Macy wrote and starred in the television films Door to Door (2002) and The Wool Cap (2004). For the former, he won two Primetime Emmy Awards, Outstanding Lead Actor in a Limited Series or Movie and Outstanding Writing for a Limited Series or Movie, a Satellite Award and a Screen Actors Guild Award for Outstanding Performance by a Male Actor in a Miniseries or Television Movie, and he was nominated for the Golden Globe Award for Best Actor – Miniseries or Television Film for both.

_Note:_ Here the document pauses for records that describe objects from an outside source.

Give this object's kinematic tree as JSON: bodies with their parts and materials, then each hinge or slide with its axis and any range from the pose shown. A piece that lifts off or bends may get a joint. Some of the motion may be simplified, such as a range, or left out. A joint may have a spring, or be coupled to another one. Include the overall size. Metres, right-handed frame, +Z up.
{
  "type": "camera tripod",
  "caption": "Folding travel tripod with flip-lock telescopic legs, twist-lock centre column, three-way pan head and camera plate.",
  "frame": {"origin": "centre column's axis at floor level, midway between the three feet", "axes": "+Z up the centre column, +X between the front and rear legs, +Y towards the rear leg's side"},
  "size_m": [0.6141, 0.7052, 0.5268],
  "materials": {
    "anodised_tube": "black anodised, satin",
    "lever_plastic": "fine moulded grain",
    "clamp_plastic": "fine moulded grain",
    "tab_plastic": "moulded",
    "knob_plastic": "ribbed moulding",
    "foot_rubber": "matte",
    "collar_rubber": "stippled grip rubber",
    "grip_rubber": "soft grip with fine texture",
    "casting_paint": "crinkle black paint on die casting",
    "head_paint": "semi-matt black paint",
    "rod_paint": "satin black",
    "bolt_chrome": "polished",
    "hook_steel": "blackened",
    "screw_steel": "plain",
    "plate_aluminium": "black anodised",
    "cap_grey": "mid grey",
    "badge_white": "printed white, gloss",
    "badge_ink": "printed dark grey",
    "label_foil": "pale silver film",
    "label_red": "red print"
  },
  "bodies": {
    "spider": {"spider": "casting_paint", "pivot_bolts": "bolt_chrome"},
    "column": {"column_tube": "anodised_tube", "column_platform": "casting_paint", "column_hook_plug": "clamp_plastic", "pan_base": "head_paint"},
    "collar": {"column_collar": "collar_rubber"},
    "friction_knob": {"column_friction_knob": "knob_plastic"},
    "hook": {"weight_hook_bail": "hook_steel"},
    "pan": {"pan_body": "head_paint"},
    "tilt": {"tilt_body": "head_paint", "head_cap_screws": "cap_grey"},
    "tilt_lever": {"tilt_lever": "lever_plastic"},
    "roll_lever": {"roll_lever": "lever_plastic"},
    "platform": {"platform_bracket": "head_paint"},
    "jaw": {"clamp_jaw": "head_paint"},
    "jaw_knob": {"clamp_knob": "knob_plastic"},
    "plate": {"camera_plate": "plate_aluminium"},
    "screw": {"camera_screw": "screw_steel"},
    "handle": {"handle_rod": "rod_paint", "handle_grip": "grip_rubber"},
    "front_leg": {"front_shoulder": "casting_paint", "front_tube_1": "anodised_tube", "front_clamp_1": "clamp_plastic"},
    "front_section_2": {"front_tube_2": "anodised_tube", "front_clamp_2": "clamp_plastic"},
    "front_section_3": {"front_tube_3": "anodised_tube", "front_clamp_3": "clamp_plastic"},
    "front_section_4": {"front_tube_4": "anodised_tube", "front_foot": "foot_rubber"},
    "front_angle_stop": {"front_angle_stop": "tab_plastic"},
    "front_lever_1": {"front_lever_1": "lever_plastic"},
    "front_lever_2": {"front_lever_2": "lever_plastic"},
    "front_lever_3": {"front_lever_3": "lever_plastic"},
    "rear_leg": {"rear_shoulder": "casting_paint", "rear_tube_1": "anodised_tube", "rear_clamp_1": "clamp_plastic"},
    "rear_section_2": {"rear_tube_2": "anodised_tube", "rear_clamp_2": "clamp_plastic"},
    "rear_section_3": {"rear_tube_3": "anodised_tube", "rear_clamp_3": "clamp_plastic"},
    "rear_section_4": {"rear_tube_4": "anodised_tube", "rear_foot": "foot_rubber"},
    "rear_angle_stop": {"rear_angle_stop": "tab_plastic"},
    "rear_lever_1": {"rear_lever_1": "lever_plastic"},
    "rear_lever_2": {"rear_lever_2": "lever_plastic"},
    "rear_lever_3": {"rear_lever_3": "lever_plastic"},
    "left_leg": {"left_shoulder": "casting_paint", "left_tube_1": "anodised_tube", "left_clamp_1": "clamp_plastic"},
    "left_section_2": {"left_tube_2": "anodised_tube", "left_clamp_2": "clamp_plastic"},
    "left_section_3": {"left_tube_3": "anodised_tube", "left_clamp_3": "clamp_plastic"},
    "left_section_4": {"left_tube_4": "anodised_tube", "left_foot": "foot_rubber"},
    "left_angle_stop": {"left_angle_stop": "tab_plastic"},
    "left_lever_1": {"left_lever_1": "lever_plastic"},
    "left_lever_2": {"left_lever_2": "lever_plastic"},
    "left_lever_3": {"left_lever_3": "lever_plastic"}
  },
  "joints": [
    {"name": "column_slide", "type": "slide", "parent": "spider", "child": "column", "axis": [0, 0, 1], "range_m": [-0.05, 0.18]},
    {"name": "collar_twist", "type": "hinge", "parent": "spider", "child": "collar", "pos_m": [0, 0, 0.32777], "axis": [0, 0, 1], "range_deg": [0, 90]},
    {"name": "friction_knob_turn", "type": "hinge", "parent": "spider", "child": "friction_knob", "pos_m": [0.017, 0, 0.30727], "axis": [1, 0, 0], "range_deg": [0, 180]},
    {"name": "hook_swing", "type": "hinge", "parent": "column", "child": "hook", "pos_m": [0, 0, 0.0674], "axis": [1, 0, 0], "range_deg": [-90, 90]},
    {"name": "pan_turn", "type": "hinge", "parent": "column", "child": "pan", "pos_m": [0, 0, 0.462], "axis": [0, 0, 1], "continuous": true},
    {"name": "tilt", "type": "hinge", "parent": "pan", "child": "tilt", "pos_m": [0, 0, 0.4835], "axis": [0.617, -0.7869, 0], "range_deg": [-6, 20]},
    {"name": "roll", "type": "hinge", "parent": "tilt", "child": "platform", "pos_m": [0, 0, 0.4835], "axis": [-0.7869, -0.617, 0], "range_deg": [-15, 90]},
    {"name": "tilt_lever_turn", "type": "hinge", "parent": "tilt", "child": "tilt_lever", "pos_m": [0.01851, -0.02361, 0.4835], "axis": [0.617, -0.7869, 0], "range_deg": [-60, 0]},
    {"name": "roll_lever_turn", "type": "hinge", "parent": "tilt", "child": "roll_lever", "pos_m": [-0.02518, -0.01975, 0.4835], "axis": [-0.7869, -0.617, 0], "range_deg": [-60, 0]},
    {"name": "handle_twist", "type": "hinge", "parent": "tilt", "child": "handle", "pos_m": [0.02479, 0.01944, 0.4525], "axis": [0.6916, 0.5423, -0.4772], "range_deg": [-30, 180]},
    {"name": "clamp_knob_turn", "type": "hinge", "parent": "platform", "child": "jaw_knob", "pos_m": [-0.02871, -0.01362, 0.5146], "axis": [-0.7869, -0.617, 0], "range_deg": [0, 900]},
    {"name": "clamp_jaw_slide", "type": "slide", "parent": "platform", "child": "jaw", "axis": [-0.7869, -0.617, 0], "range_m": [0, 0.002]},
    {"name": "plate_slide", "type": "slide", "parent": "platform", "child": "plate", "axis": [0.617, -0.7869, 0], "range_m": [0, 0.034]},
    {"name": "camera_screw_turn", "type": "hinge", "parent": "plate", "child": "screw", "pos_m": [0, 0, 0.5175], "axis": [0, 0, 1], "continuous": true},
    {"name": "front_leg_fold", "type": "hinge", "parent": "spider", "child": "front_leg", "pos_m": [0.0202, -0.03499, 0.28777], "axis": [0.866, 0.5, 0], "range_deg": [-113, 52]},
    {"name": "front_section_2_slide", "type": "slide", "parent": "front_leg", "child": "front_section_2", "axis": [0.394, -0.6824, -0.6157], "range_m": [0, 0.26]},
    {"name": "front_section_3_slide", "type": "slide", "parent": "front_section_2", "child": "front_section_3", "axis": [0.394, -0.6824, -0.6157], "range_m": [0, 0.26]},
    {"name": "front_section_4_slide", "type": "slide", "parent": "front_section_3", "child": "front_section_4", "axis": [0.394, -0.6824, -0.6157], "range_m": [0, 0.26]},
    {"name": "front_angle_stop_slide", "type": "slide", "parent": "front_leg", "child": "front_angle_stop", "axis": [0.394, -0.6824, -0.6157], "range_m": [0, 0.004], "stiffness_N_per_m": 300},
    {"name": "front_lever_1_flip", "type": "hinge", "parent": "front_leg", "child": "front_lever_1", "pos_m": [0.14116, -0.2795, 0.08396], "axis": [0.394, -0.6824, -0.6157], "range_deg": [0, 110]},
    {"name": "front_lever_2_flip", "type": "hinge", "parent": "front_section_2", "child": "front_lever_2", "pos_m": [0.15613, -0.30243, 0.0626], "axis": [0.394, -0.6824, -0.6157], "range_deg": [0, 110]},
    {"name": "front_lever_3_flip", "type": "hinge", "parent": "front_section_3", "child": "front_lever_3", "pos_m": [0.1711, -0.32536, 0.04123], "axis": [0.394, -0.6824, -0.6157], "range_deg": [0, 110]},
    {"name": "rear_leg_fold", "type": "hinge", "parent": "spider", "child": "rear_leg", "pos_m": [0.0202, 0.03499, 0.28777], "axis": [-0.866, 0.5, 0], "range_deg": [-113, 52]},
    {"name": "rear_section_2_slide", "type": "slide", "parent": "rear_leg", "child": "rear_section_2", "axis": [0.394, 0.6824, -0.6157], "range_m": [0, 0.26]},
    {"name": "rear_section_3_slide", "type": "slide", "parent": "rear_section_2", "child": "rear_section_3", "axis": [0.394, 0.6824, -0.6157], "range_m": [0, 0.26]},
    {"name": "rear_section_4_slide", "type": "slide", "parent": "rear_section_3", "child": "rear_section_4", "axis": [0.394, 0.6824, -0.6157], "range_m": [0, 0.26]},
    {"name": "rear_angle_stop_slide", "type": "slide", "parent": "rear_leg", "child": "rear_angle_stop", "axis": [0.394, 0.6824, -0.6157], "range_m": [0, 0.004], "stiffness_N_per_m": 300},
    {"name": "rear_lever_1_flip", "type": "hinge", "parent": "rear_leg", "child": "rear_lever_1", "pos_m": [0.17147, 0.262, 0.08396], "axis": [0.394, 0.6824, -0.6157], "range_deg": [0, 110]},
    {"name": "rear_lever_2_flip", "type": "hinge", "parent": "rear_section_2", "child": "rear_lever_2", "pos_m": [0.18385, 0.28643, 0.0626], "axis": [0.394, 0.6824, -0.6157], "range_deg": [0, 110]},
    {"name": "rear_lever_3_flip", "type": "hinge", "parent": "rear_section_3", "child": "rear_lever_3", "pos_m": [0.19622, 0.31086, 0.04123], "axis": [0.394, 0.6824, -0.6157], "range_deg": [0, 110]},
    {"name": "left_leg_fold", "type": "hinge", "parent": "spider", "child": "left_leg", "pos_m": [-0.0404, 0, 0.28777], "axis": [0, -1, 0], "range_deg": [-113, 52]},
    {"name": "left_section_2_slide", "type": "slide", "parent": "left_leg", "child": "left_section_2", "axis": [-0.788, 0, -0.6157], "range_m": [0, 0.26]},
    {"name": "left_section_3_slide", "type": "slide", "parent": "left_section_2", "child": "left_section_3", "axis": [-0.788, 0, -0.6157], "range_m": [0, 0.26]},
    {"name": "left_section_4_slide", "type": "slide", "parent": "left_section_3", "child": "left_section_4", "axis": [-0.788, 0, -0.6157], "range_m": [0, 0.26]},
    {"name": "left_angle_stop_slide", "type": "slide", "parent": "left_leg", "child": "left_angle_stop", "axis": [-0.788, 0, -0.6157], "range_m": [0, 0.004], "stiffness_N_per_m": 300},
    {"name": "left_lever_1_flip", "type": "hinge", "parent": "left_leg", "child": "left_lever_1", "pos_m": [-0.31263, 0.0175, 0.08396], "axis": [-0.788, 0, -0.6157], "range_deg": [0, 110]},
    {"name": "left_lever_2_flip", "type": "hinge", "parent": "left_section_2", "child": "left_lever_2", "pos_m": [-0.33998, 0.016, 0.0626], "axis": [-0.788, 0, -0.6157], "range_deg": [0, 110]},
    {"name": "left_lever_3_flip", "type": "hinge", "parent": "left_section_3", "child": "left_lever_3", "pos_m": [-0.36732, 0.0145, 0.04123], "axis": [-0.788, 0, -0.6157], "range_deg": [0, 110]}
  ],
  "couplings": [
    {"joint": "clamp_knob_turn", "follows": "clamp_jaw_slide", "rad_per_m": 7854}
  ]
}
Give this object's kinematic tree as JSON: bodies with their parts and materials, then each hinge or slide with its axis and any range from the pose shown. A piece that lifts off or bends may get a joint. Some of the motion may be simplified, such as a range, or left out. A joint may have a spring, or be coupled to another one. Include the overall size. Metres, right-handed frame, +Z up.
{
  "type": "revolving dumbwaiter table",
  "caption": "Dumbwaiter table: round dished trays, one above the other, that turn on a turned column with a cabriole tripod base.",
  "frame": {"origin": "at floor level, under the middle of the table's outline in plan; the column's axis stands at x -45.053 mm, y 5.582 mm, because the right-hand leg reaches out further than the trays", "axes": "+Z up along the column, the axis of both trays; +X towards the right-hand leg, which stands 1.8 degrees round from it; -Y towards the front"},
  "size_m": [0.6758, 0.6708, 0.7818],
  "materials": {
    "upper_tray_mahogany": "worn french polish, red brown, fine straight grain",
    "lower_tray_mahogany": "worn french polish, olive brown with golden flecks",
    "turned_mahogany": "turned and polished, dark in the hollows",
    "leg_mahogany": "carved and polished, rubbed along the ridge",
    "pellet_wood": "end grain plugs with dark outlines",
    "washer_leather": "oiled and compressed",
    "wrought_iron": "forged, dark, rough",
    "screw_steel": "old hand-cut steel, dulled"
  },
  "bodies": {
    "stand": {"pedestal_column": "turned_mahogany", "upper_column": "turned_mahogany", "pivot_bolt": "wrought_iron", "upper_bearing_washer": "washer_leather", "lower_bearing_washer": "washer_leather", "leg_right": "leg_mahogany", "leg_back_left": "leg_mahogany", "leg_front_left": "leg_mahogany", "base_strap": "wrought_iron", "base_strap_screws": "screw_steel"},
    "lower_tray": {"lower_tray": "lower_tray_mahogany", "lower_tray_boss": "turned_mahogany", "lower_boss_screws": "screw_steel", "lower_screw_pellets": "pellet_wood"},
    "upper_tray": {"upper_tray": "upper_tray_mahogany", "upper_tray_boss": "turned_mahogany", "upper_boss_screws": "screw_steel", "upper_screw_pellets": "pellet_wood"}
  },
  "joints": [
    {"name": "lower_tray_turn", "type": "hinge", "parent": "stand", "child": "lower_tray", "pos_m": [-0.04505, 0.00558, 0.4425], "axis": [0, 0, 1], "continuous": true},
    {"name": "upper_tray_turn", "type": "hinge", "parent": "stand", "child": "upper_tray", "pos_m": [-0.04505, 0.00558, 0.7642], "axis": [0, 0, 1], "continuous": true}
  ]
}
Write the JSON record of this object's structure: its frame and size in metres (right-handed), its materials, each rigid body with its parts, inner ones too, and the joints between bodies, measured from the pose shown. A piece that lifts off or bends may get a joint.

From 2011 to 2021, Macy played Frank Gallagher in the comedy-drama series Shameless, for which he was nominated for six Primetime Emmy Awards for Outstanding Lead Actor in a Comedy Series, two Golden Globe Awards for Best Actor – Television Series Musical or Comedy, and he won the Screen Actors Guild Award for Outstanding Performance by a Male Actor in a Comedy Series three times.

Awards and nominations

Notes

References

External links 
  

Macy, William H.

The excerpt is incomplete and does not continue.